Is there a function block that can be used for a matrix for 26 by 26.

I need a placeholder for values and call them on reference the value in the array/matrix.

I'm trying to use the signal characteristic but its only allowing me to add one column in the matrices but in help it says its limited to 20 by 20.

Having no luck also with the cause and effect matrices but again don't what to use it as it only goes to 16.

Any help would be great.

Regards

Thomas

3 Replies

  • Thomas,

    You can us a floating point array parameter type but it can only have 240 cells (rows x columns) and a maximum number of row/column of 127.

    If you need that much data (676 cells) you will have to build something special using multiple array parameters. (i.e. the rows or columns are floating point array parameters)

    • 26 parameters with 26 rows by 1 column (can name the parameters like what the column heading would be)
    • 9 parameters, 8 with 26 rows by 3 columns and 1 with 26 rows by 2 columns
    • 4 parameters, 3 with 26 rows by 7 columns and 1 with 26 rows by 5 columns
    • 3 parameters, 2 with 26 rows by 9 columns and 1 with 26 rows by 8 columns
    • etc

    Depending on what you are needing this for would make the decision on how best to do this but I would probably lean more to 26 individual parameters.

    As an example where I have used this is for a Raw Material User Queue where we have 25 users of a Raw material and needed to keep track of user priority request, target, total, target flow rate, etc. for each User of the queue. Each one of those would be a floating point array so it was pretty easy to understand the logic when it would be using '^/TARGET_AMT'['^/DESTINATION.CVI'][1] in logic (Current destinations requested target amount in this case).

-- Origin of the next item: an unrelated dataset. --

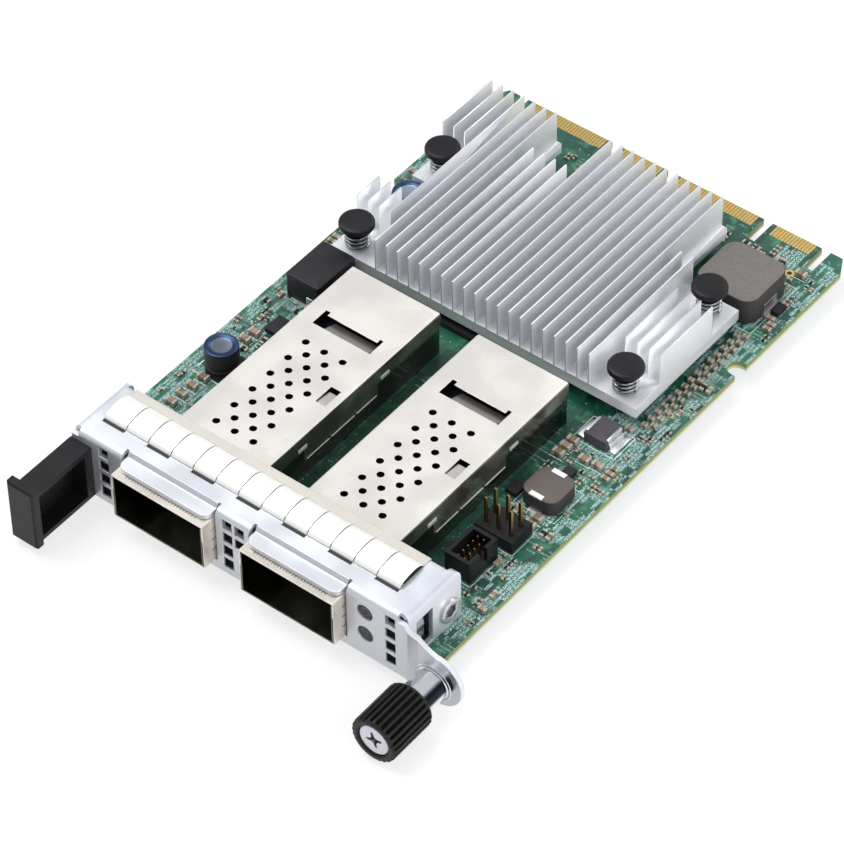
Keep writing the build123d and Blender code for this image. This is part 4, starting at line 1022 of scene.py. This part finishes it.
def captive_screw():
    """The screw, turned from its tip to its head. It is laid with the head to the front."""
    low, high = node_box("thumbscrew")
    ring_low, ring_high = node_box("retaining_ring")
    radius = SHAFT_RADIUS
    head = (high.x - low.x) / 2 + HEAD_WIDER
    length = high.y - low.y
    neck = length - HEAD_THICK
    groove_start = high.y - ring_high.y - RING_PLAY
    groove_end = high.y - ring_low.y + RING_PLAY
    outline = [(0, 0), (radius - 0.3, 0)]
    # ridges from the tip to the groove of the ring
    depth = 0.3
    while depth < groove_start - THREAD_PITCH:
        outline += [(radius, depth), (radius - THREAD_DEPTH, depth + THREAD_PITCH / 2)]
        depth += THREAD_PITCH
    outline += [(radius, groove_start), (radius - RING_GROOVE, groove_start)]
    outline += [(radius - RING_GROOVE, groove_end), (radius, groove_end)]
    outline += [(radius, neck), (head, neck), (head, length - 0.25)]
    outline += [(head - 0.25, length), (2.15, length)]
    screw = turned(outline, PIT_STEPS)
    close_face(screw, pit(screw, cross, length - 0.02, length - 1.1, 0.45))
    lay_along_y(screw, "thumbscrew", high.y, -1)
    piece("captive_screw", screw, ["head_steel", "pit_shade"], SCREW, ["thumbscrew"])


captive_screw()


# Plated sleeve of the thumbscrew

SLEEVE_FLANGE = 0.8
SLEEVE_THROUGH = 1.4
SLEEVE_RADIUS = 3.0
SLEEVE_BORE = 2.4
SLEEVE_FLOOR = 0.8
SLEEVE_SHANK = 2.2
SLEEVE_HOLE = 1.56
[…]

  • You may as well consider DeltaV Excel Add-in. I do not have a ready made solution, but can certainly imagine a spreadsheet would be usefull.
  • In reply to Matt Stoner:

    I think Matt is correct here. Build a composite with two input parameters row, column. Then put 26 separate floating point arrays in the composite. Use a ACT or CALC to get the parameter and write to three output parameters row, column and result. Then you have a block which will do what you want exactly.